A recent poll, to the exasperation of critics, shows most American Catholics, Protestants, and Evangelicals think enhanced interrogation was justified after 9-11. Many of these

religious critics resort to absolutist pacifist arguments, with Zahnd arguing: “Christians are called by Jesus to imitate a God who is kind and merciful to the wicked.” This stance rejects all force, and confuses the Savior’s divine salvific vocation with the state’s divine mandate for order and justice. Zahnd melodramatically demands Christians “follow Jesus Christ or Dick Cheney,” amid overheated rhetoric about the idolatries of “empire” and “security.”

Not all religious critics of enhanced interrogation are pacifists, of course, but all seem to adopt a strict dogmatism that likely exceeds historic Christian ethics. Jean Bethke Elshtain, who died last year, was a renowned Christian ethicist, a Lutheran who became Catholic, who taught at the University of Chicago. In a 2009 PBS interview she averred that “torture is something that should be ruled out as a general norm” but cited “certain very specific and tragic circumstances,” and “severe forms of interrogation that may well fall short of torture as we usually understand it but are certainly severe.” Indeed, “harrowing judgments must be made by those we tax with the responsibility of keeping us safe, and at those times there may be a ‘lesser evil’ kind of calculation to be made.”

In a 2004 essay called “Reflection on the Problem of ‘Dirty Hands’” (available here), Elshtain warned against a rigid moralism in favor of a nuanced “casuistry” on enhanced interrogation. Noting the difference between slaps and sleep deprivation versus bodily mutilation, she reasoned that conflating all coercion with “torture” evinces an “indiscriminate moralism and legalism—a kind of deontology run amok.” And she inveighed against a “stringent moral and legal rectitude” that prioritizes “purity” above human lives.

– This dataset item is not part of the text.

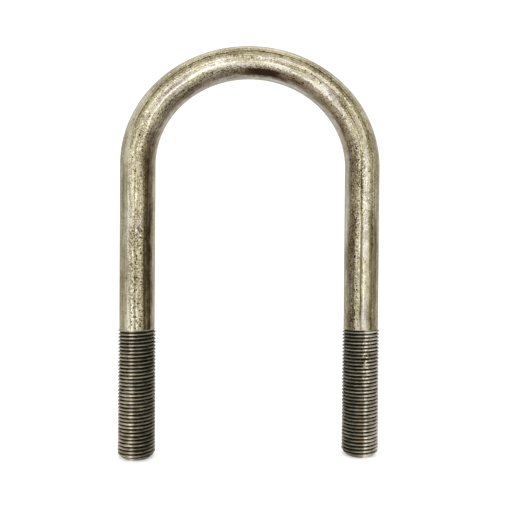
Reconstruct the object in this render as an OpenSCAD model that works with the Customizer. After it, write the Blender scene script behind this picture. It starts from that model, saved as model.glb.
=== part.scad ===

“Rule-mania and the moralism that flows from it aims to insulate the statesperson from any tragic dimension: if one just follows the rules, one’s conscience is clear,” Elshtain observed. “But the route of concrete responsibility, or neighbor-regard in Christian moral teaching, suggests another and more difficult path.” She opposed legalizing torture, which “partakes of the same moralistic-legalism as the statesperson who values his pure conscience above all else and who will not violate a moral norm under any circumstances,” and which would “insulate political and military leaders from the often harsh demands of necessity by up-ending the moral universe: that which is rightly taboo now becomes just another piece in the armamentarium of the state.”

Elshtain suggested a “certain asceticism is required of those who may be required, in a dangerous and extreme situation, to temporarily override a general prohibition,” which should be neither legalized nor normalized. She cited Dietrich Bonhoeffer, the anti-Nazi martyr who supported assassinating Hitler, whose central question was not “What is the right thing for me to do?” but rather “What is to come?” She defined this sort of casuistry as retaining the norm while admitting it may be violated in extreme circumstances.

“Far greater moral guilt falls on a person in authority who permits the deaths of hundreds of innocents rather than choosing to ‘torture’ one guilty or complicit person,” Elshtain concluded. “One hopes and prays such occasions emerge only rarely,” she insisted, while hoping for officials who choose human life over their own ostensible “moral purity.” Rejecting all “coercive interrogation is to lapse into a legalistic version of pietistic rigorism in which one’s own moral purity is ranked above other goods,” which is “a form of moral laziness,” repairing to a “code rather than grappling with a terrible moral dilemma.”

According to Elshtain, the “neighbor-regard in Christian moral thinking ranks concrete responsibility ahead of rigid rule-following,” and seeks to “make life at least slightly more just or, to cast it negatively, slightly less unjust.” This admitted casuistry from Elshtain contrasts vividly with the more simplistic “what-would-Jesus-do” assertions from Zahnd and others. But for now, most average American Christians seem to intuit a preference for Elshtain’s form of reasoning over the strident moralism that condemns without sympathy difficult decisions in the terrifying days after 9-11.